Simulation and Experimental of Infiltration and Solidification Process for Al2O3(3D)/5083Al Interpenetrating Phase Composite for High Speed Train Prepared by Low-Pressure Infiltration

Abstract

Understanding the infiltration and solidification processes of liquid 5083Al alloy into Al2O3 three-dimensional reticulated porous ceramic (Al2O3(3D) RPC) is essential for optimizing the microstructure and properties of Al2O3(3D)/5083Al interpenetrating phase composites (IPCs) prepared by low-pressure infiltration process (LPIP).
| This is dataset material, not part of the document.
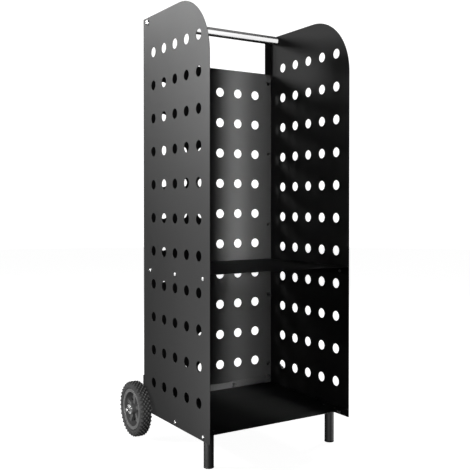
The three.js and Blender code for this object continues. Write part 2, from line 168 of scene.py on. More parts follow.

This study employs ProCAST software to simulate the infiltration and solidification processes of liquid 5083Al with pouring velocities (PV) of 0.4 m/s infiltrating into Al2O3(3D) RPC preforms with varying porosities at different pouring temperatures (PT) to prepare Al2O3(3D)/5083Al IPCs using LPIP. The results demonstrate that pore diameter of Al2O3(3D) RPC preforms and PT of liquid 5083Al significantly influence the of the infiltration. Solidification process analysis reveals that the Al2O3(3D) RPC preform with smaller pore diameters allows the lower pouring velocity of 5083Al to solidify faster compared to the preform with larger pore diameters. Al2O3(3D)/5083Al IPCs were prepared successfully from Al2O3(3D) RPC porosity of 15 PPI with liquid 5083Al at PV 0.4 m/s and PT 800 °C using LPIP, resulting in nearly fully dense composites, where both Al2O3(3D) RPCs and 5083Al interpenetrate throughout the microstructure. The infiltration and solidification defects were reduced under air pressure of 0.3 MPa (corresponding to PV of 0.4 m/s) during LPIP. Finite volume method simulations are in good agreement with experimental data, validating the suitability of the simplified model for Al2O3(3D) RPCs in the infiltration simulation.